**EXERCISE AIM:**
Search the material below for the string "materials" and list each line that holds it.

**MATERIAL FOR THIS TASK:**
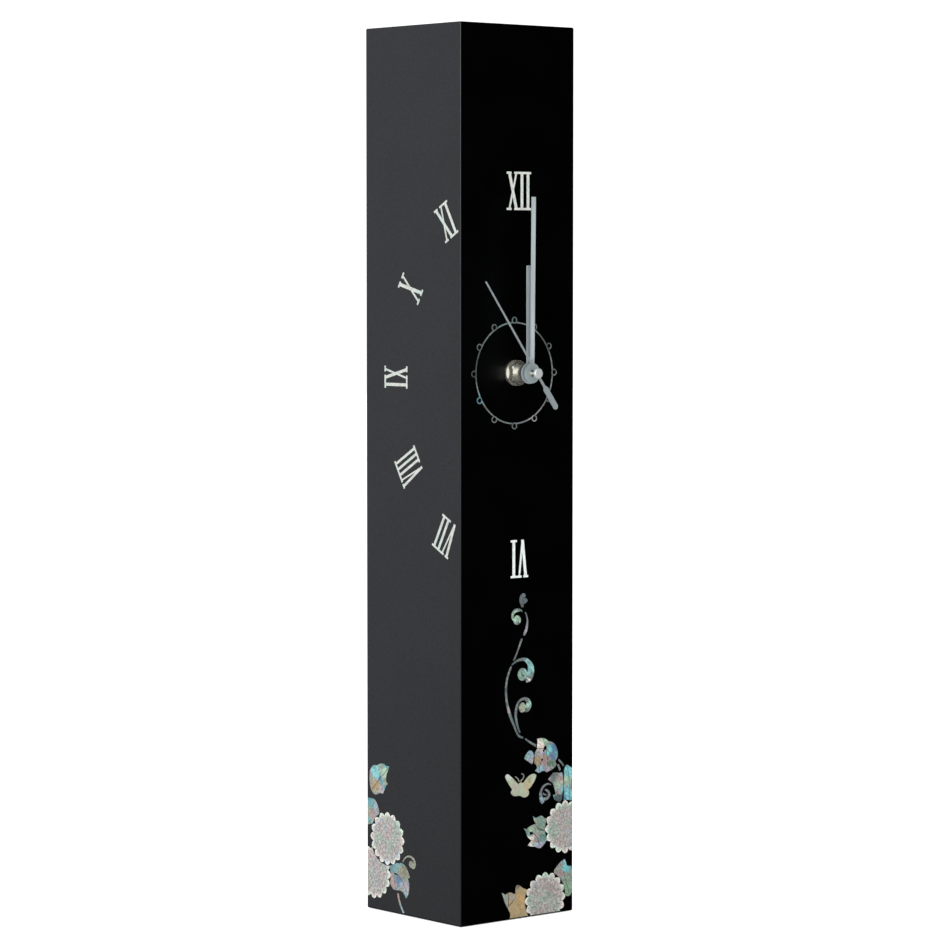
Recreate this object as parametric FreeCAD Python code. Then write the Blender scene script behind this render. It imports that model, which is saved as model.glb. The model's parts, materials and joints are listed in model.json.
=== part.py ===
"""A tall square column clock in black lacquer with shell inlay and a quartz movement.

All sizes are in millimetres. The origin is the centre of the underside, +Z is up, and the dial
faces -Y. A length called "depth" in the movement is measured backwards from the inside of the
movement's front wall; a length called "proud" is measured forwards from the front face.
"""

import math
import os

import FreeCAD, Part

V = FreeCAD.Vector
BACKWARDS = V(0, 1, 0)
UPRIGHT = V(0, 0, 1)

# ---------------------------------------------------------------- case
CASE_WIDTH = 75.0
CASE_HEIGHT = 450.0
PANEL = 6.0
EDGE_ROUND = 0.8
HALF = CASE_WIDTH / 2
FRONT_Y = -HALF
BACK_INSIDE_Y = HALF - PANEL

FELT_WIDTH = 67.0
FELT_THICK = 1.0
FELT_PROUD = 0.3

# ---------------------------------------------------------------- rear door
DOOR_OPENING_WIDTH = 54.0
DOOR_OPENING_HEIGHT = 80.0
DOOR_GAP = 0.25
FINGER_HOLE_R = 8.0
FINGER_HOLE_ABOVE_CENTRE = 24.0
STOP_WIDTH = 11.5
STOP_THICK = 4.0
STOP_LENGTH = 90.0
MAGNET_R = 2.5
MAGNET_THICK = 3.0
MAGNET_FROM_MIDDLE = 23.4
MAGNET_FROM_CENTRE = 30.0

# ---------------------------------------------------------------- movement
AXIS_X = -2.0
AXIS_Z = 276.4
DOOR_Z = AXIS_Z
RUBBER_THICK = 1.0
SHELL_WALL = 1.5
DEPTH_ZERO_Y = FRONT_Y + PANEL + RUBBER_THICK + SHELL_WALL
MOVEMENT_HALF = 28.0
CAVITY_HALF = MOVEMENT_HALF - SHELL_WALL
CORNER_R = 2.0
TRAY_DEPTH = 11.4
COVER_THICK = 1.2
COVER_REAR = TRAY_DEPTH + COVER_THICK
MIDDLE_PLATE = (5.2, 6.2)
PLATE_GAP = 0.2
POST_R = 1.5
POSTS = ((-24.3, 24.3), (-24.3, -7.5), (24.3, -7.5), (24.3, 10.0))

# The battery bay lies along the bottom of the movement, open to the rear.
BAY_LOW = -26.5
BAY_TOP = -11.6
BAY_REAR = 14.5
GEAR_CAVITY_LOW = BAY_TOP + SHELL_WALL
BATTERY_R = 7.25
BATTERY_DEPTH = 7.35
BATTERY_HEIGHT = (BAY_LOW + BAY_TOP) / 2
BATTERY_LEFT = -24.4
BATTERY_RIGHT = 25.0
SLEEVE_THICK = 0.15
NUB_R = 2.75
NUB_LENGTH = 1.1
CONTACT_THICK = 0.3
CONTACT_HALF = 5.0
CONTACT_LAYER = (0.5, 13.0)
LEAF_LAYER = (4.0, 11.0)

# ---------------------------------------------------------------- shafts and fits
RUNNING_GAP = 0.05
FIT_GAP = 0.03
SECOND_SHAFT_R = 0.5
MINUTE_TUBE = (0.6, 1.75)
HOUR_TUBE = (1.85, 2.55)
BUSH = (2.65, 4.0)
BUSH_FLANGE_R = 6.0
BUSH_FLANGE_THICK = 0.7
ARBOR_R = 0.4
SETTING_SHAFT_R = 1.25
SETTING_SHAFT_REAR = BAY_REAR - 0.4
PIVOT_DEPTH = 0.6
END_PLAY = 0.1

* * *

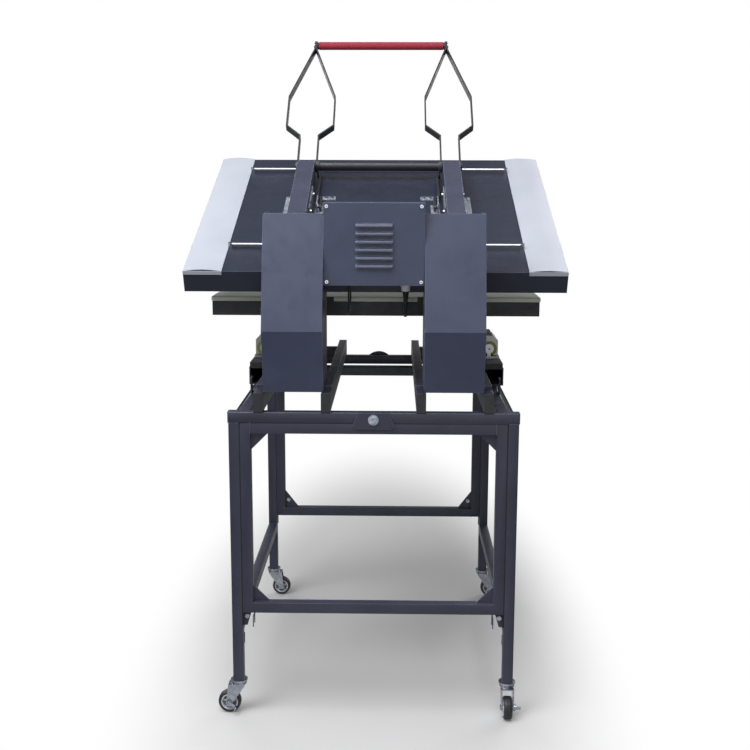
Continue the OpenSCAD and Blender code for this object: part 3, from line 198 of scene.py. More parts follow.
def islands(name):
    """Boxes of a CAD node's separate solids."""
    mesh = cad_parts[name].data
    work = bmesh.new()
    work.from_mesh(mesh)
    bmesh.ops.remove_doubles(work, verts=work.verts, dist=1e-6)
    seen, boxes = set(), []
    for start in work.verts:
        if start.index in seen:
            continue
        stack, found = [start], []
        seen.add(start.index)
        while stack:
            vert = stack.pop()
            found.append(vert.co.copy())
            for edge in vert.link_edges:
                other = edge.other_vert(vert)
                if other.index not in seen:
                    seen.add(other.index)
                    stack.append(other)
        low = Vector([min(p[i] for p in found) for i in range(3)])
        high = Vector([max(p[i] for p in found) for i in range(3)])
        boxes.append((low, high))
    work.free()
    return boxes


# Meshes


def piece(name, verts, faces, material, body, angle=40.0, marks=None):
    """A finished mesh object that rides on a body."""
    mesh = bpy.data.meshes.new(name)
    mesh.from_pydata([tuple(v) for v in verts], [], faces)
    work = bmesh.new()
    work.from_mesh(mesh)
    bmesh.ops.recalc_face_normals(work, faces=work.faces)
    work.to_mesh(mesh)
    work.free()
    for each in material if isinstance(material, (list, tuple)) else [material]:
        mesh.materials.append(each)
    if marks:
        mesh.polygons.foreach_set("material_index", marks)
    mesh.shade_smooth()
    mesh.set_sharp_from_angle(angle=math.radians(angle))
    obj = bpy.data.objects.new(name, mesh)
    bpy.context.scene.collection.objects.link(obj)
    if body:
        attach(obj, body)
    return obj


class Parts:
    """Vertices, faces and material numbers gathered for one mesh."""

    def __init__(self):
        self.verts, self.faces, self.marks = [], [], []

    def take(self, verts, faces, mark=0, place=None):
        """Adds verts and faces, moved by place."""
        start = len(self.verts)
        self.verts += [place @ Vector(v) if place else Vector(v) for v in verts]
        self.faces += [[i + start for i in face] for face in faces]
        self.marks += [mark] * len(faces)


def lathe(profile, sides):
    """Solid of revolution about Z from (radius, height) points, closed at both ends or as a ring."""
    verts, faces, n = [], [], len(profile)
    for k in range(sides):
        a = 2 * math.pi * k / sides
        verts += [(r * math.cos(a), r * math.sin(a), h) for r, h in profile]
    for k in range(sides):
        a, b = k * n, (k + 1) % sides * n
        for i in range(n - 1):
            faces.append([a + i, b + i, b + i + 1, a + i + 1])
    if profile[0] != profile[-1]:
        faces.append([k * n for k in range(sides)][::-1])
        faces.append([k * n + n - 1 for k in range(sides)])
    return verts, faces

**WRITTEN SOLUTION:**
Recreate this object as parametric FreeCAD Python code. Then write the Blender scene script behind this render. It imports that model, which is saved as model.glb. The model's parts, materials and joints are listed in model.json.
        mesh.materials.append(each)